— BEGIN —

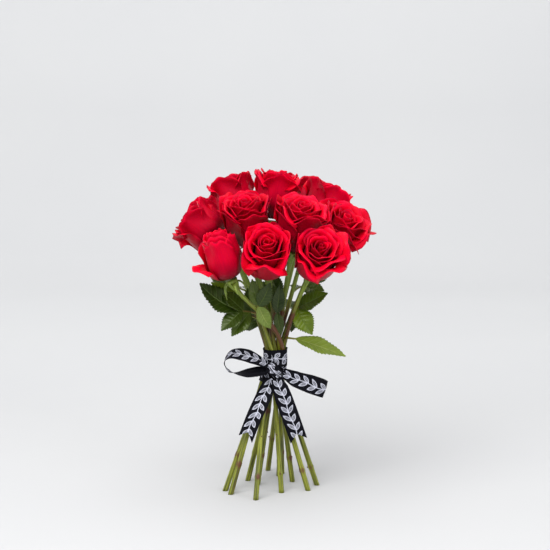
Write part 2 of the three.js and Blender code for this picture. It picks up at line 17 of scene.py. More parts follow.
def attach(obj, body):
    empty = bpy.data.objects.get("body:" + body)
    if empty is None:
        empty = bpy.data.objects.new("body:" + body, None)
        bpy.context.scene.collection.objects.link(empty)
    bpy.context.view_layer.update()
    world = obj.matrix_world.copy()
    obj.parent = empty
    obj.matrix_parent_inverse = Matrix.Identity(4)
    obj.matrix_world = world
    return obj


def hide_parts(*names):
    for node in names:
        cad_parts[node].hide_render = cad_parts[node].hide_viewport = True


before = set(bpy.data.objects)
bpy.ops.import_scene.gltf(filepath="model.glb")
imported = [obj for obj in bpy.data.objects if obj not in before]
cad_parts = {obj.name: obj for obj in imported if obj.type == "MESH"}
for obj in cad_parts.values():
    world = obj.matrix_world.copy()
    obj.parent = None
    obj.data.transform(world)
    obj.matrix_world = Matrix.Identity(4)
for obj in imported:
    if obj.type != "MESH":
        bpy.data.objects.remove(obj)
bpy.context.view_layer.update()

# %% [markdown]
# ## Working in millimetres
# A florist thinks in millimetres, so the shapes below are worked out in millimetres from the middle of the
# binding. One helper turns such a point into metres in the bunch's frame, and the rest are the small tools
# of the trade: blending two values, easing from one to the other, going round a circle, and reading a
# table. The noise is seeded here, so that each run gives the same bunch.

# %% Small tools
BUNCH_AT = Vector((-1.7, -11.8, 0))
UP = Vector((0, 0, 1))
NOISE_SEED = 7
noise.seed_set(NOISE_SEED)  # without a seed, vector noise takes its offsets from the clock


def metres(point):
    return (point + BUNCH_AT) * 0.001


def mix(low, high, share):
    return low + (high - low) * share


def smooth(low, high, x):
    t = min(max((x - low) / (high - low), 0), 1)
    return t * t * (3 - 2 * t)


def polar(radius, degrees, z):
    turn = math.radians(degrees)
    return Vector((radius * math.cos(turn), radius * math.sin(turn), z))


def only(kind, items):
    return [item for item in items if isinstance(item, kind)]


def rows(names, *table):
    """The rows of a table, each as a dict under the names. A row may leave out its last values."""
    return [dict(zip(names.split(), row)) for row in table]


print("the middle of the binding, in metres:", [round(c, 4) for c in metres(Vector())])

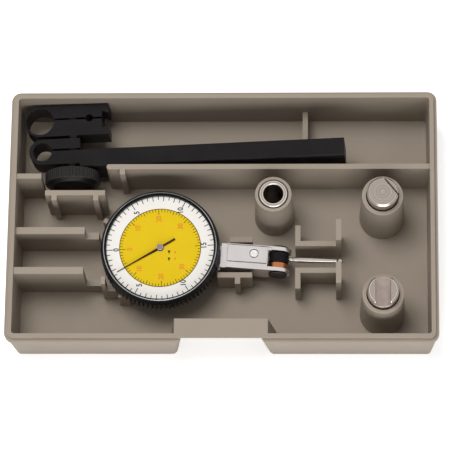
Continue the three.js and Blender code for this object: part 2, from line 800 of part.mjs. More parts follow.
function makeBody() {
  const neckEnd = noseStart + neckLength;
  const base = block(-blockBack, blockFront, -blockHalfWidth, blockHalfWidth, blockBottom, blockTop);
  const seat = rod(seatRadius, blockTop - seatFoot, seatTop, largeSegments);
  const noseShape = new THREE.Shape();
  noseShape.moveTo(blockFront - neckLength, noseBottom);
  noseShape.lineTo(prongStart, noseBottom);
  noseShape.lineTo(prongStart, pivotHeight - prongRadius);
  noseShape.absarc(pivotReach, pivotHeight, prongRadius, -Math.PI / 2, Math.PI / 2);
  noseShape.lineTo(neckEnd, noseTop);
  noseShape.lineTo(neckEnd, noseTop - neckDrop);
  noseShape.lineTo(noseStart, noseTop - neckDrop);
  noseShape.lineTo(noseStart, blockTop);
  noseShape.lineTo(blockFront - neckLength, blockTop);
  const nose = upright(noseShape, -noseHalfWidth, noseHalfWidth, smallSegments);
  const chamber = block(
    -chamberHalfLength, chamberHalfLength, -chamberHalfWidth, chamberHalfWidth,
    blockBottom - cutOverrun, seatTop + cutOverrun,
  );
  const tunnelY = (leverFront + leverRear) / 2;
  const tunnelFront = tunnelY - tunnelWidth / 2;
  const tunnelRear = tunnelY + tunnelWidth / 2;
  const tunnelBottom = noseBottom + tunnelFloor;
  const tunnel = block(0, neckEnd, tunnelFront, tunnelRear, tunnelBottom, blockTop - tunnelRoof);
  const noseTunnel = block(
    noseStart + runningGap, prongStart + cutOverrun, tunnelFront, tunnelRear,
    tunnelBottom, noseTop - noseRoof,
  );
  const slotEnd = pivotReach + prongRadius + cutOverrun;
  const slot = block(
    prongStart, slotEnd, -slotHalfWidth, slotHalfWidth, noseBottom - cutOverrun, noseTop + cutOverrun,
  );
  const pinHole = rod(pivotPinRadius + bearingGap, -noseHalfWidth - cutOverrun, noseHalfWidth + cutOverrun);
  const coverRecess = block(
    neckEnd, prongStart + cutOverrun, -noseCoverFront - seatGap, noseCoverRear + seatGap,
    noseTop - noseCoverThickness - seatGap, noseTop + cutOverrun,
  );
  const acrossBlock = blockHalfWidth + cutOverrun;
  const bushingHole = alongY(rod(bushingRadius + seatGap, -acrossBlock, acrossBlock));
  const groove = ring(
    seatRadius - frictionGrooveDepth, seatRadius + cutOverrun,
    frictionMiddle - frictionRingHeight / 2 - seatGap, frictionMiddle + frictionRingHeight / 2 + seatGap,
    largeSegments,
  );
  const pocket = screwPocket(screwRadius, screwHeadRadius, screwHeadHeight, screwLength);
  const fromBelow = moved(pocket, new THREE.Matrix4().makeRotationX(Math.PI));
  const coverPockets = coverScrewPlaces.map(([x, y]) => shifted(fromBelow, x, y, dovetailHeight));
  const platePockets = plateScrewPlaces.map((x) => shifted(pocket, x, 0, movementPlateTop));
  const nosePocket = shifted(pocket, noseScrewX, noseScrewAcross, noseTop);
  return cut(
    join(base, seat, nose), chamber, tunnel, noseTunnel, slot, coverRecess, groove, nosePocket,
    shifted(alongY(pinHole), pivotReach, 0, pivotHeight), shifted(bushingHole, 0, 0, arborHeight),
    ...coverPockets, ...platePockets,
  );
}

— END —

### Stated problem
The records above should be duplicated in full, exactly as given.

### Solution
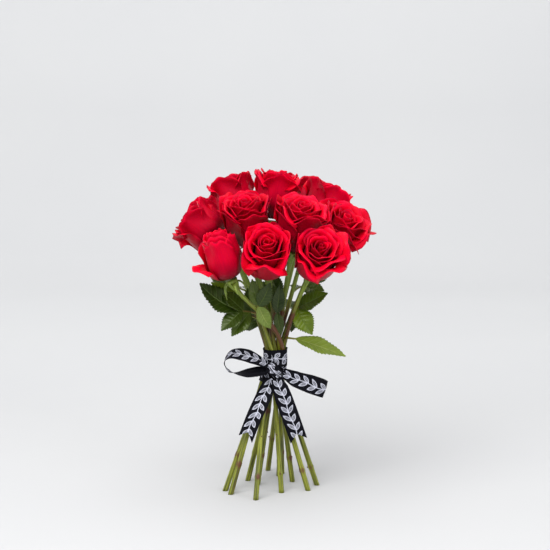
Write part 2 of the three.js and Blender code for this picture. It picks up at line 17 of scene.py. More parts follow.
def attach(obj, body):
    empty = bpy.data.objects.get("body:" + body)
    if empty is None:
        empty = bpy.data.objects.new("body:" + body, None)
        bpy.context.scene.collection.objects.link(empty)
    bpy.context.view_layer.update()
    world = obj.matrix_world.copy()
    obj.parent = empty
    obj.matrix_parent_inverse = Matrix.Identity(4)
    obj.matrix_world = world
    return obj


def hide_parts(*names):
    for node in names:
        cad_parts[node].hide_render = cad_parts[node].hide_viewport = True


before = set(bpy.data.objects)
bpy.ops.import_scene.gltf(filepath="model.glb")
imported = [obj for obj in bpy.data.objects if obj not in before]
cad_parts = {obj.name: obj for obj in imported if obj.type == "MESH"}
for obj in cad_parts.values():
    world = obj.matrix_world.copy()
    obj.parent = None
    obj.data.transform(world)
    obj.matrix_world = Matrix.Identity(4)
for obj in imported:
    if obj.type != "MESH":
        bpy.data.objects.remove(obj)
bpy.context.view_layer.update()

# %% [markdown]
# ## Working in millimetres
# A florist thinks in millimetres, so the shapes below are worked out in millimetres from the middle of the
# binding. One helper turns such a point into metres in the bunch's frame, and the rest are the small tools
# of the trade: blending two values, easing from one to the other, going round a circle, and reading a
# table. The noise is seeded here, so that each run gives the same bunch.

# %% Small tools
BUNCH_AT = Vector((-1.7, -11.8, 0))
UP = Vector((0, 0, 1))
NOISE_SEED = 7
noise.seed_set(NOISE_SEED)  # without a seed, vector noise takes its offsets from the clock


def metres(point):
    return (point + BUNCH_AT) * 0.001


def mix(low, high, share):
    return low + (high - low) * share


def smooth(low, high, x):
    t = min(max((x - low) / (high - low), 0), 1)
    return t * t * (3 - 2 * t)


def polar(radius, degrees, z):
    turn = math.radians(degrees)
    return Vector((radius * math.cos(turn), radius * math.sin(turn), z))


def only(kind, items):
    return [item for item in items if isinstance(item, kind)]


def rows(names, *table):
    """The rows of a table, each as a dict under the names. A row may leave out its last values."""
    return [dict(zip(names.split(), row)) for row in table]


print("the middle of the binding, in metres:", [round(c, 4) for c in metres(Vector())])

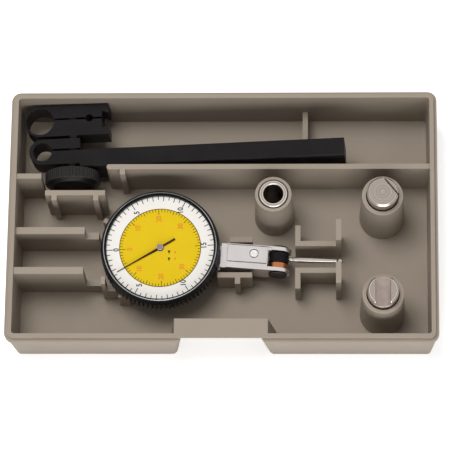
Continue the three.js and Blender code for this object: part 2, from line 800 of part.mjs. More parts follow.
function makeBody() {
  const neckEnd = noseStart + neckLength;
  const base = block(-blockBack, blockFront, -blockHalfWidth, blockHalfWidth, blockBottom, blockTop);
  const seat = rod(seatRadius, blockTop - seatFoot, seatTop, largeSegments);
  const noseShape = new THREE.Shape();
  noseShape.moveTo(blockFront - neckLength, noseBottom);
  noseShape.lineTo(prongStart, noseBottom);
  noseShape.lineTo(prongStart, pivotHeight - prongRadius);
  noseShape.absarc(pivotReach, pivotHeight, prongRadius, -Math.PI / 2, Math.PI / 2);
  noseShape.lineTo(neckEnd, noseTop);
  noseShape.lineTo(neckEnd, noseTop - neckDrop);
  noseShape.lineTo(noseStart, noseTop - neckDrop);
  noseShape.lineTo(noseStart, blockTop);
  noseShape.lineTo(blockFront - neckLength, blockTop);
  const nose = upright(noseShape, -noseHalfWidth, noseHalfWidth, smallSegments);
  const chamber = block(
    -chamberHalfLength, chamberHalfLength, -chamberHalfWidth, chamberHalfWidth,
    blockBottom - cutOverrun, seatTop + cutOverrun,
  );
  const tunnelY = (leverFront + leverRear) / 2;
  const tunnelFront = tunnelY - tunnelWidth / 2;
  const tunnelRear = tunnelY + tunnelWidth / 2;
  const tunnelBottom = noseBottom + tunnelFloor;
  const tunnel = block(0, neckEnd, tunnelFront, tunnelRear, tunnelBottom, blockTop - tunnelRoof);
  const noseTunnel = block(
    noseStart + runningGap, prongStart + cutOverrun, tunnelFront, tunnelRear,
    tunnelBottom, noseTop - noseRoof,
  );
  const slotEnd = pivotReach + prongRadius + cutOverrun;
  const slot = block(
    prongStart, slotEnd, -slotHalfWidth, slotHalfWidth, noseBottom - cutOverrun, noseTop + cutOverrun,
  );
  const pinHole = rod(pivotPinRadius + bearingGap, -noseHalfWidth - cutOverrun, noseHalfWidth + cutOverrun);
  const coverRecess = block(
    neckEnd, prongStart + cutOverrun, -noseCoverFront - seatGap, noseCoverRear + seatGap,
    noseTop - noseCoverThickness - seatGap, noseTop + cutOverrun,
  );
  const acrossBlock = blockHalfWidth + cutOverrun;
  const bushingHole = alongY(rod(bushingRadius + seatGap, -acrossBlock, acrossBlock));
  const groove = ring(
    seatRadius - frictionGrooveDepth, seatRadius + cutOverrun,
    frictionMiddle - frictionRingHeight / 2 - seatGap, frictionMiddle + frictionRingHeight / 2 + seatGap,
    largeSegments,
  );
  const pocket = screwPocket(screwRadius, screwHeadRadius, screwHeadHeight, screwLength);
  const fromBelow = moved(pocket, new THREE.Matrix4().makeRotationX(Math.PI));
  const coverPockets = coverScrewPlaces.map(([x, y]) => shifted(fromBelow, x, y, dovetailHeight));
  const platePockets = plateScrewPlaces.map((x) => shifted(pocket, x, 0, movementPlateTop));
  const nosePocket = shifted(pocket, noseScrewX, noseScrewAcross, noseTop);
  return cut(
    join(base, seat, nose), chamber, tunnel, noseTunnel, slot, coverRecess, groove, nosePocket,
    shifted(alongY(pinHole), pivotReach, 0, pivotHeight), shifted(bushingHole, 0, 0, arborHeight),
    ...coverPockets, ...platePockets,
  );
}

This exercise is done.